The rest of the file contained several other cute instances of reformatting-introduced spelling and grammatical errors which has required very careful editing.  Another fun example: all M-dashes have suddenly become capital "B".  There are several more. It’s been more like a complete, page-by-page re-write.  I’m now finished with 20 chapters – only 10 more to go.  It’ll be a hard lesson, but when I’m finished, I’ll have something I should have had from step one any way: an unformatted version of my manuscript. 

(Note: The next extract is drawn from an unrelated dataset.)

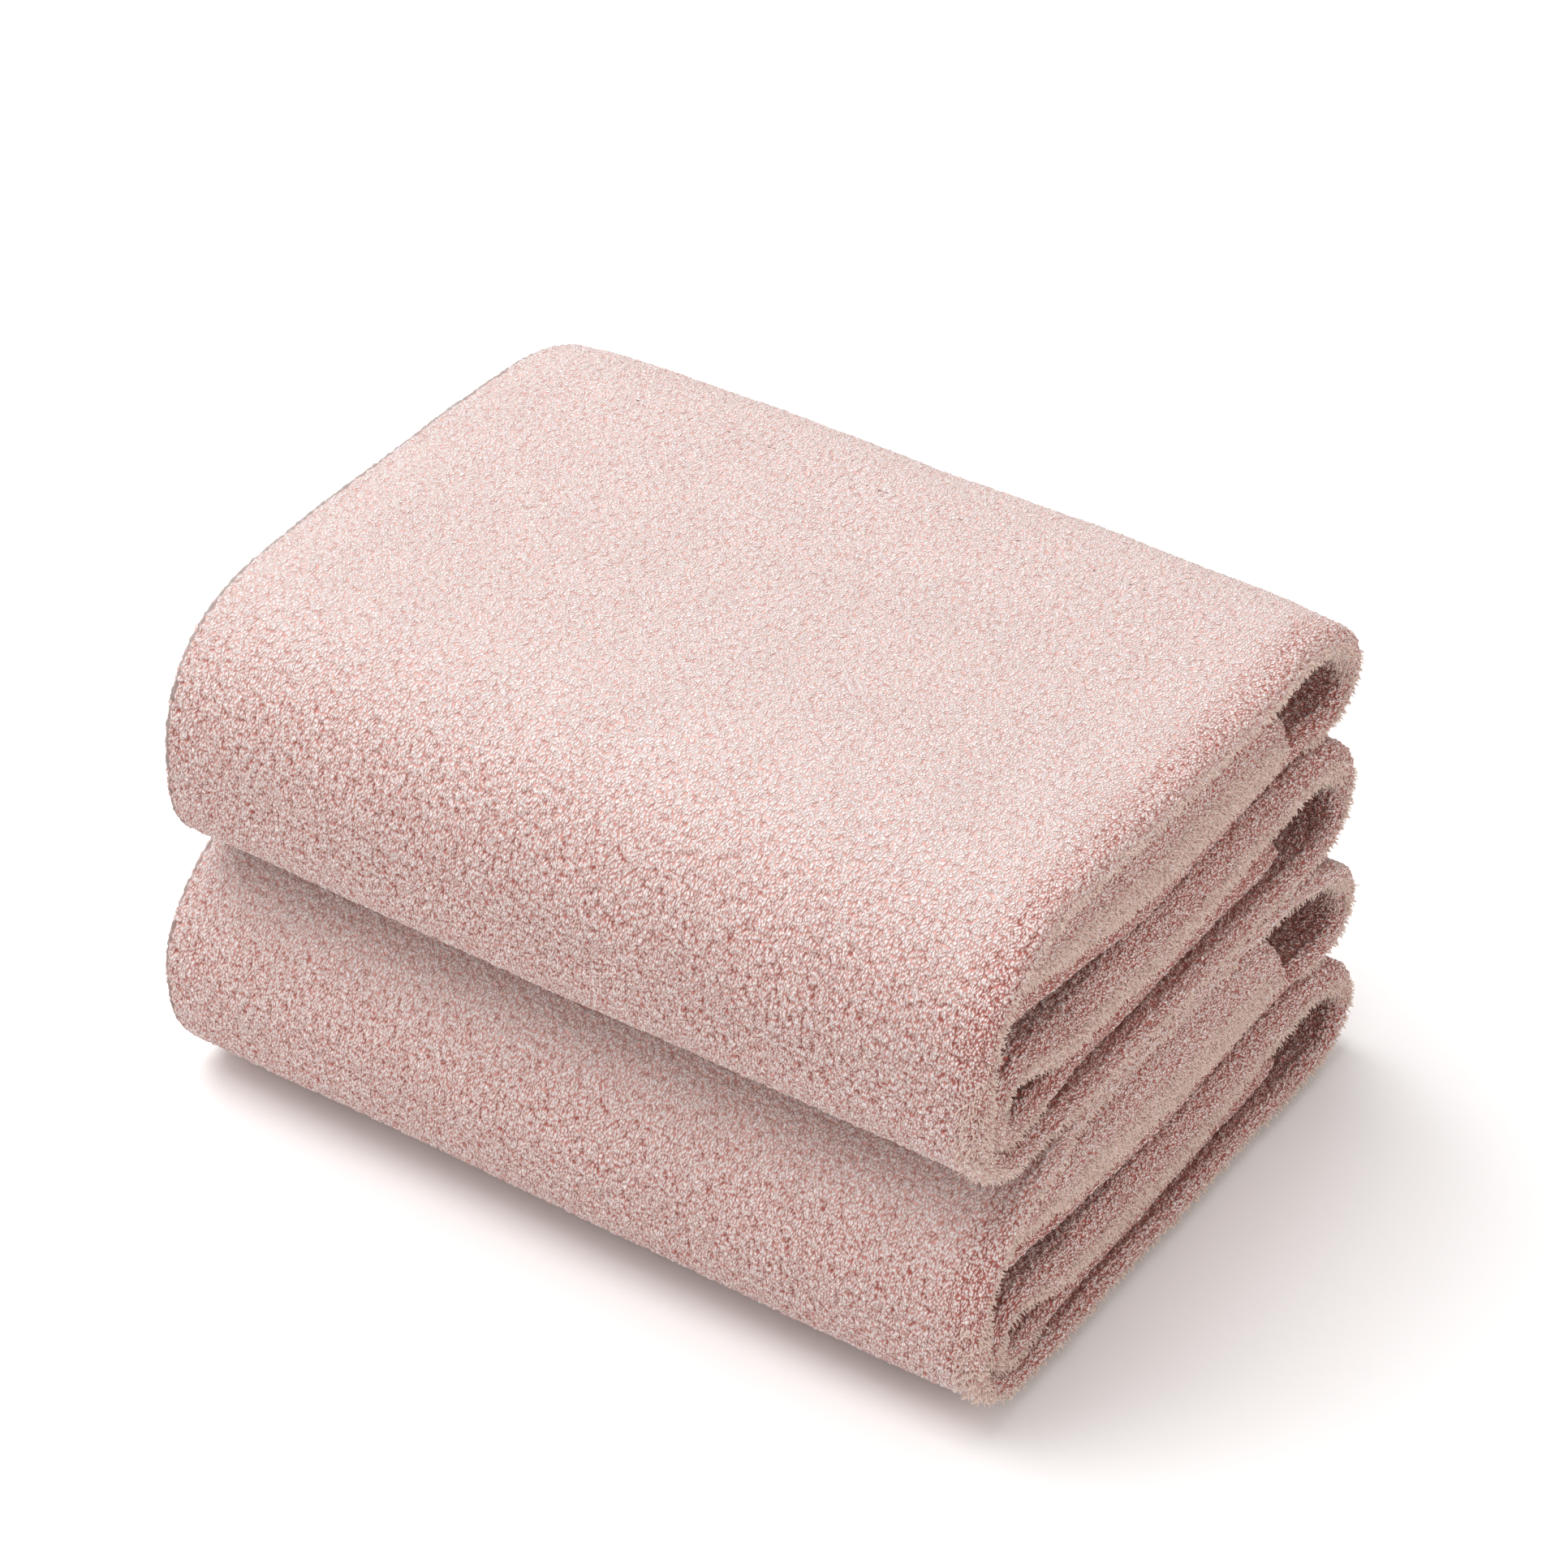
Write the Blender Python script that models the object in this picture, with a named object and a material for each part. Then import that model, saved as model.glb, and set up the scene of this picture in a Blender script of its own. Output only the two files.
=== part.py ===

Keep it Simple. Keep a copy.

It would have been a simple thing to rename the original, edited, re-written, ready for prime-time file to an easy-to-remember name that implied no formatting.  Instead, I went about my merry way, formatting my manuscript into publication format, including such absolute no-nos (for E-Books) such as drop caps, large bold chapter headings in different fonts, page numbering, footnotes with call-outs and more than three carriage returns to set off chapter headings, which an e-book file will interpret as a blank page! All of these must die for your E-book to live.

Always save an unformatted, current version of your book.  Be sure it also is set up to letter sized page, uses 12 point type and has a 1 ½" margin left and 1" margins all around.  This is what an agent will want to receive along with your pitch, should your desire to be an Indie Author become too much work. Just kidding.

I may not like Courier, but E-Books love Courier.

If you’re going to sell E-Book versions of your work, you’d better get on the band wagon. Like me, learn to love MS Word, Courier, and MS’ other designed for online text fonts. Resist the gnawing temptation to design a good-looking page in favor of a utilitarian ethic.  Learn to enjoy tickling the cute little icons and chasing down the menus.  It’s a new age of publishing and if you don’t learn the new strokes, you’ll sink!  But remember, once you’re in the water’s fine, or at least…wet.

Oh, I should probably add; I wrote the first draft of this article in Word Perfect. I guess some old habits are just too comfortable to change.